Real GDP for the UAE’s non-oil sector is projected grow by an average of 4.1 per cent between 2019 and 2023, compared to the 2.8 per cent accounted for in the 2014-2018 period.
Momentum behind the UAE’s GDP growth over the next 5 years will likely be led by the country’s transport and communication sector which is set to record GDP growth of 7.9 per cent, followed by construction (4.2 per cent), and real estate and business services (3.8 per cent).
Recent measures to reduce cost of doing business in the UAE are expected to support activity within the country’s SME and private sectors in the near future.
Top export markets
The trade data for the first nine months of 2018 showed that Middle East and North Africa accounts for the largest share of Dubai’s exports (41 per cent), followed by “Emerging Asia” with 26 per cent, sub-Sahara Africa (18 per cent), CIS (1 per cent) and Latin America (0.8 per cent).

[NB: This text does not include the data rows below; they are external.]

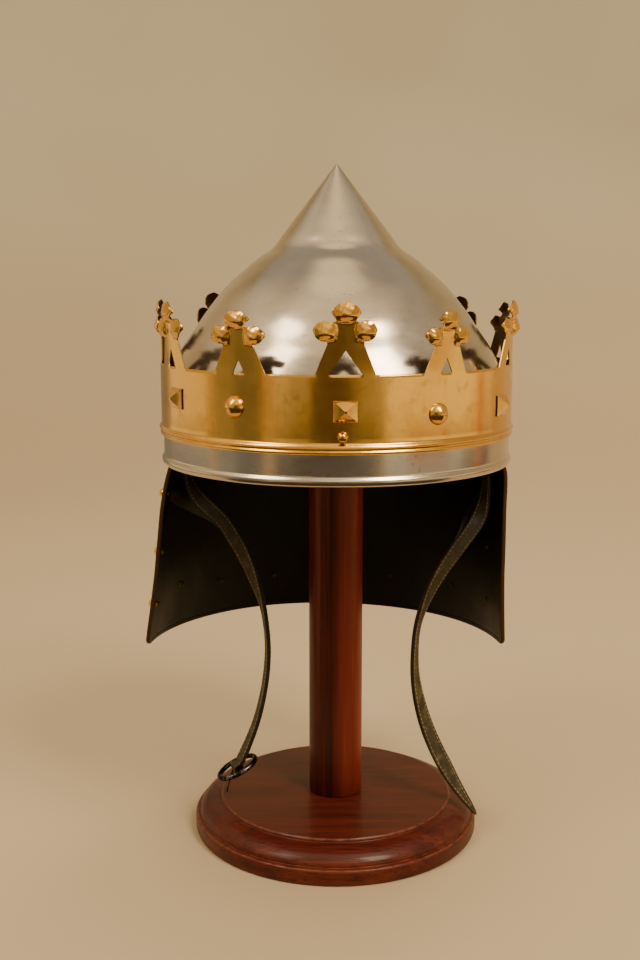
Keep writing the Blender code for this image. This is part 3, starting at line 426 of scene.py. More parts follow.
@dataclass(frozen=True)
class StudioPaper:
    """Matt photographic paper for the sweep under and behind the object. It gives a plain pale ground, with
    painted shade that makes it a little browner on the floor and painted light that makes it paler up the
    wall."""

    floor: str = "#C4B08F"
    wall: str = "#D8D0B6"
    clouded: str = "#BFAC8C"

    def make(self) -> bpy.types.Material:
        """Builds the material."""
        s = Shading("studio_paper")
        # painted shade and light: browner on the floor, paler up the wall
        tone = s.blend(s.spread(s.axes()[2], 0.05, 0.8, 0.0, 1.0), linear(self.floor), linear(self.wall))
        tone = s.blend(s.spread(s.noise(400.0, detail=1.0), 0.3, 0.7, 0.0, 0.3), tone, linear(self.clouded))
        s.set(Base_Color=tone, Roughness=0.9, Specular_IOR_Level=0.2)
        return s.material


def new_object(name: str, mesh: bpy.types.Mesh) -> bpy.types.Object:
    """Puts a mesh into the scene as an object."""
    made = bpy.data.objects.new(name, mesh)
    bpy.context.scene.collection.objects.link(made)
    return made


def finish_faces(mesh: bpy.types.Mesh, merge: bool, smooth: bool, sharp: float | None) -> None:
    """Turns a mesh's faces outwards and sets how they are shaded.

    Args:
        mesh: the mesh.
        merge: whether its doubles are merged first.
        smooth: whether it is shaded smooth.
        sharp: the angle in degrees past which an edge is kept sharp.
    """
    tidy = bmesh.new()
    tidy.from_mesh(mesh)
    if merge:
        bmesh.ops.remove_doubles(tidy, verts=tidy.verts, dist=MERGE)
    bmesh.ops.recalc_face_normals(tidy, faces=tidy.faces)
    if tidy.faces and tidy.calc_volume(signed=True) < 0:
        bmesh.ops.reverse_faces(tidy, faces=tidy.faces)
    tidy.to_mesh(mesh)
    tidy.free()
    for face in mesh.polygons:
        face.use_smooth = smooth
    if sharp is not None:
        mesh.set_sharp_from_angle(angle=math.radians(sharp))


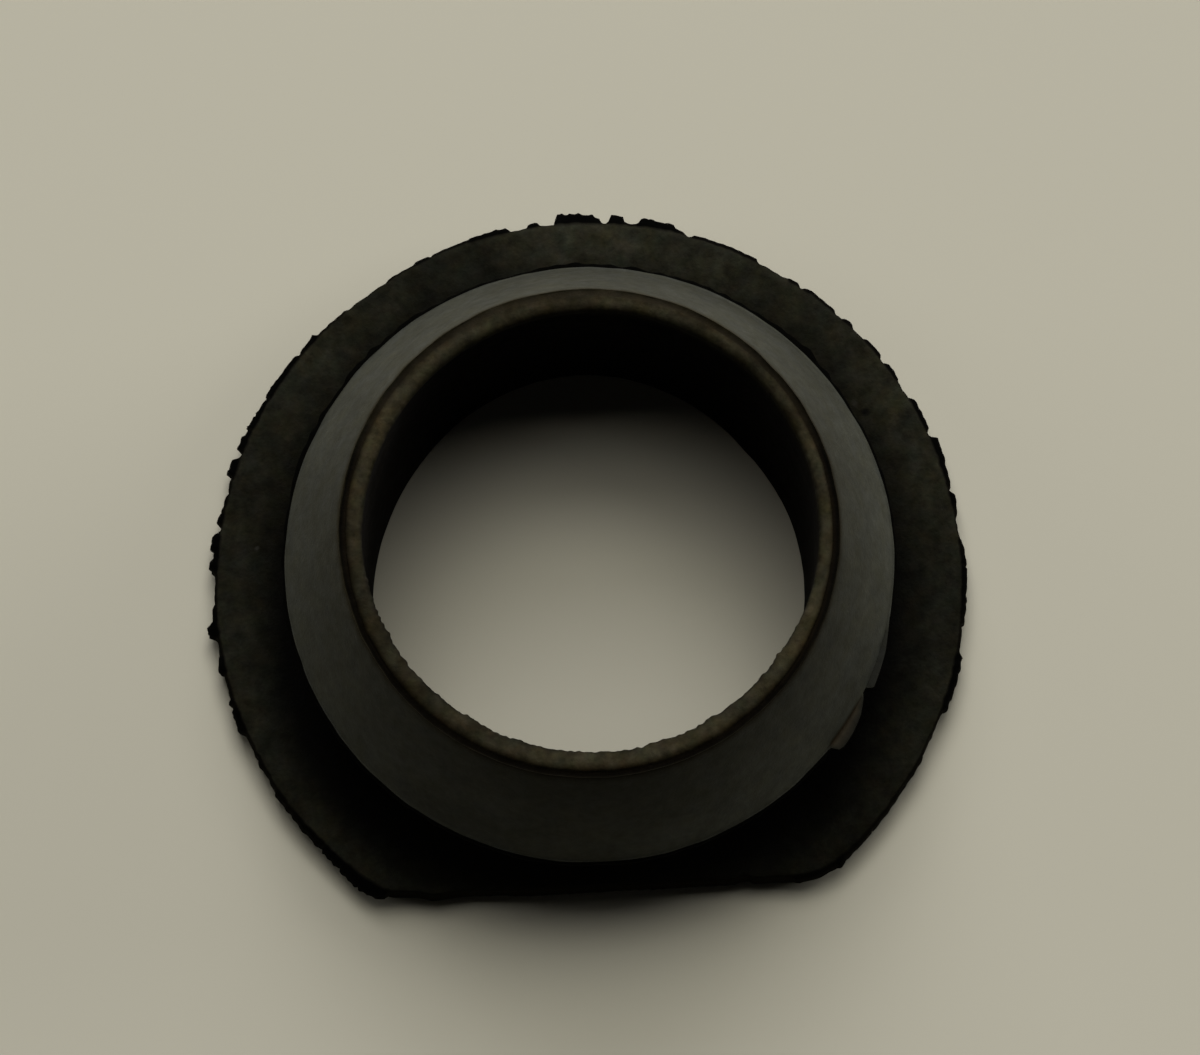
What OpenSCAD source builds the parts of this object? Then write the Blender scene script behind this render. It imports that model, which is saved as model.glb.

Chemicals and allied products was the top-performing product category for Dubai’s exports to Asia, which includes perfumes and cosmetics, and fluorides of aluminium. Within sub-Sahara Africa and Latin America, wood pulp and paperboard was the top category for Dubai exports, while vegetable oils dominated the emirate’s exports to the CIS region.
The outlook for the global economy over the 2019-2023 period appears more modest, with real GDP growth projected to reach an average of 3.6 per cent, according to recent projections from the IMF. Tightening fiscal policy, higher borrowing costs, and US-China trade tensions, are among the main factors expected to impact economic growth in the medium term.
On the other hand, emerging markets are expected to see average real GDP growth of 4.8 per ccnet between 2019 and 2023, outperforming advanced economies and the global average.